Even at the 11th hour, Solomon was in overdrive. "There are still things being added to it, and if we can convince the appropriate people, we'll still be able to maybe save it," Solomon said. The appropriate people included Bliley, he chuckled, noting that "there are really no objections on the Senate side."
The SEC was another matter.
"Arthur Levitt is very powerful in this process, much too powerful," said a source who spoke on condition of anonymity. "He was supposedly neutral, and he is now actively opposing the bill." The source accused Bliley and Dingell of "carrying water for the SEC."
In fact, Levitt wrote to Dingell on October 7 because of their mutual concern about the Solomon bill. Rushing to change the fee-reduction mechanism adopted in the National Securities Markets Improvement Act of 1996, "without hearings or sufficient public discourse, may produce a solution that itself requires further revisions," the SEC chairman wrote.
House Speaker
In a footnote to the campaign for Section 31 relief, House Speaker Newt Gingrich (R-Ga.) was thought to be supportive of Solomon's efforts. In a brief exchange with Traders Magazine, he inferred, however, that the issue may not even have been brought to his attention. "I don't know anything about it, honestly," Gingrich said.
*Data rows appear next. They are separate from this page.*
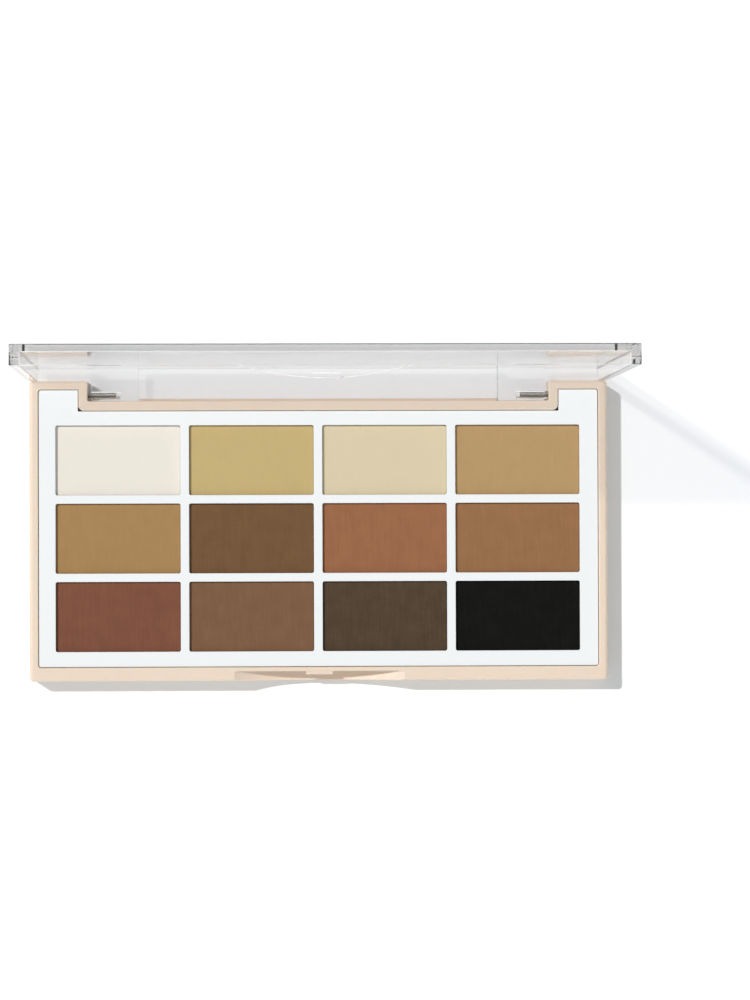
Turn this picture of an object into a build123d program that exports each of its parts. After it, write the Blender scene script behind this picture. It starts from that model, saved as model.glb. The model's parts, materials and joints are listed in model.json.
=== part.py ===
from build123d import *

import math
import os

# Twelve-pan eyeshadow palette: moulded base, window panel, pressed powders in metal pans, and a
# clear lid on two steel pins.
#
# Millimetres, +X to the right, +Y to the hinge, +Z up. The origin is the centre of the underside.
# The lid is drawn shut over the base, then swung open about the hinge axis, which is how the
# palette stands at rest.

# Driving dimensions
base_width = 145.0
base_depth = 75.2
base_height = 7.5
closed_height = 12.5
pan_columns = 4
pan_rows = 3
column_pitch = 33.4
row_pitch = 19.6
window_width = 31.25
window_depth = 17.5
open_angle = 90.0

half_width = base_width / 2
half_depth = base_depth / 2
corner_radius = 1.0
rim_round = 0.25
foot_chamfer = 0.4

# Hinge: the axis runs along X, close to the back, between the two ears of the base
axis_y = half_depth - 3.3
axis_z = base_height - 3.1
notch_half_width = 57.9
notch_wall_y = axis_y - 1.8
notch_edge_round = 0.5
notch_ledge_reach = 1.1
notch_ledge_top = 0.7
ear_round = 0.9
pin_radius = 0.75
pin_inner_x = 50.8
pin_outer_x = half_width - 0.6
pin_end_chamfer = 0.15

# Window panel, lying in a recess of the base
panel_half_width = 70.1
panel_front_y = -half_depth + 3.6
panel_back_y = half_depth - 2.3
panel_notch_y = notch_wall_y - 2.5
panel_ear_x = notch_half_width + 2.4
panel_top = base_height - 0.4
panel_thickness = 0.8
panel_bottom = panel_top - panel_thickness
panel_gap = 0.15
panel_corner = 0.6
window_corner = 0.5
panel_edge_round = 0.12
recess_notch_round = 1.3
corner_well_radius = 1.2
corner_well_floor = 2.0
grid_centre_x = -0.2
grid_centre_y = -1.87
peg_radius = 0.8
peg_length = 3.2
peg_hole_depth = peg_length + 0.2
peg_inset_front = 1.6
peg_inset_back = 1.5

# Pans, powders and adhesive pads, one set to each cell of the base
floor_thickness = 1.3
cell_width = column_pitch - 0.8
cell_depth = row_pitch - 0.8
cell_corner = 1.4
pan_width = cell_width - 0.2
pan_depth = cell_depth - 0.2
pan_corner = 1.3
pan_wall = 0.3
pan_top = panel_bottom - 0.1
pad_thickness = 0.15
pad_width = 22.0
pad_depth = 9.0
pad_corner = 2.0
powder_top = pan_top - 0.05
powder_edge_round = 0.35

# Finger scoop in the front of the base, and the catch lip in the middle of it
scoop_wall_y = -half_depth + 2.45
scoop_chord = 42.7
scoop_drop = 5.2
scoop_edge_round = 0.4
catch_width = 6.6
catch_reach = 0.9
catch_slope = 0.5
catch_top = base_height - 0.3
catch_bottom = catch_top - 1.0

# Lid, drawn shut
lid_rim = base_height + 0.1
plate_thickness = 1.6
plate_bottom = closed_height - plate_thickness
side_wall = 2.2
back_wall = 1.5
back_wall_bottom = axis_z - 1.0
back_wall_round = 0.6
lid_edge_round = 0.3
lid_pocket_corner = 0.3
lid_pocket_round = 0.2
lug_inner_x = 45.2
lug_outer_x = 57.0
lug_reach = 1.65
lug_edge_round = 0.4
lug_bore_radius = pin_radius + 0.03
lug_bore_end_x = 49.7
relief_radius = 4.4
tab_chord = 40.0
tab_drop = 3.1
tab_thickness = 1.2
boss_width = 8.6
boss_height = 2.4
boss_reach = 0.2
boss_corner = 0.6
hook_width = 6.2
hook_reach = 0.55
hook_height = 0.8
hook_tip = 0.2
hook_gap = 0.1
gate_radius = 0.6
gate_reach = 0.15
gate_height = 1.7

# Recess under the base for the label
label_width = 60.0
label_depth = 30.0
label_recess = 0.2
label_thickness = 0.1
label_corner = 3.0
label_margin = 0.5

# How far a cutter runs past a face, and how deep a joined piece is sunk into another
spare = 1.0
sink = 0.1

column_names = ["1", "2", "3", "4"]
row_names = ["front", "middle", "back"]
shade_names = {
    "front": ["brick", "walnut", "umber", "black"],
    "middle": ["tan", "cocoa", "terracotta", "caramel"],
    "back": ["ivory", "sand", "buff", "honey"],
}


def slab(width, depth, z_low, z_high, corner, x=0.0, y=0.0):
    """A block with rounded upright corners, centred on (x, y)."""
    outline = Pos(x, y, z_low) * RectangleRounded(width, depth, corner)
    return extrude(outline, z_high - z_low)


def block(x_low, x_high, y_low, y_high, z_low, z_high):
    """A plain block given by its two extreme corners."""
    size = Box(x_high - x_low, y_high - y_low, z_high - z_low)
    return Pos((x_low + x_high) / 2, (y_low + y_high) / 2, (z_low + z_high) / 2) * size


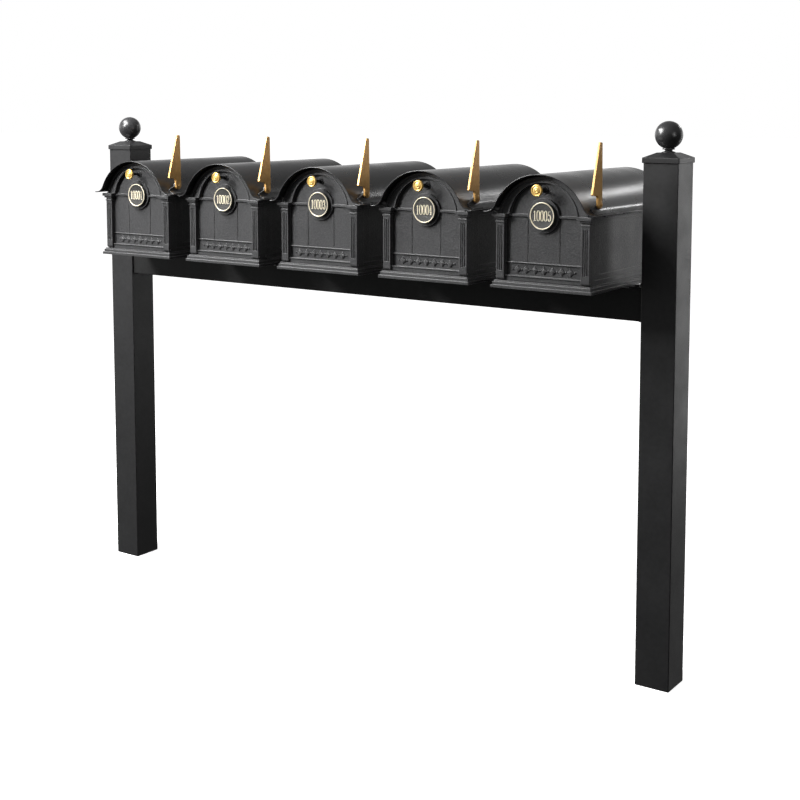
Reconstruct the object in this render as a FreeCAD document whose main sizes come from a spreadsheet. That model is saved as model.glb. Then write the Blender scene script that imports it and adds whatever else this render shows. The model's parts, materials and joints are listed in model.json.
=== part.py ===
import FreeCAD, Part
import math
import os
import re
import Sketcher

# Cluster mailbox unit: five cast aluminium mailboxes side by side on a square crossbeam, which is
# bracketed between two square posts with pyramid caps and ball finials. Millimetres, +Z up.
# X runs along the crossbeam, the doors face -Y, and the origin is on the ground below the middle
# of the unit's bounding box. Every mailbox piece is drawn about its own box: X from the middle of
# the box, Y in the unit's frame, Z up from the underside of the box's ledge.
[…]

Solomon, nonetheless, wrote an October 14 letter to the Speaker which would seem to contradict Gingrich's claim. "I want to follow up our conversation today regarding my legislation (H.R. 4213) capping SEC stock-transaction fees, as well as thank you for your offer to raise this issue with White House Chief of Staff Erskine Bowles," the letter stated. A copy of the letter was obtained by this publication.
Meanwhile, the outlook for Section 31 relief in 1999 appears clouded."I got the commitment from Chairman Levitt to work with us to try to get the fees more in line with the cost of operating the SEC," Bliley said.
As for the tenacious Gerald Solomon, he is retiring from Congress.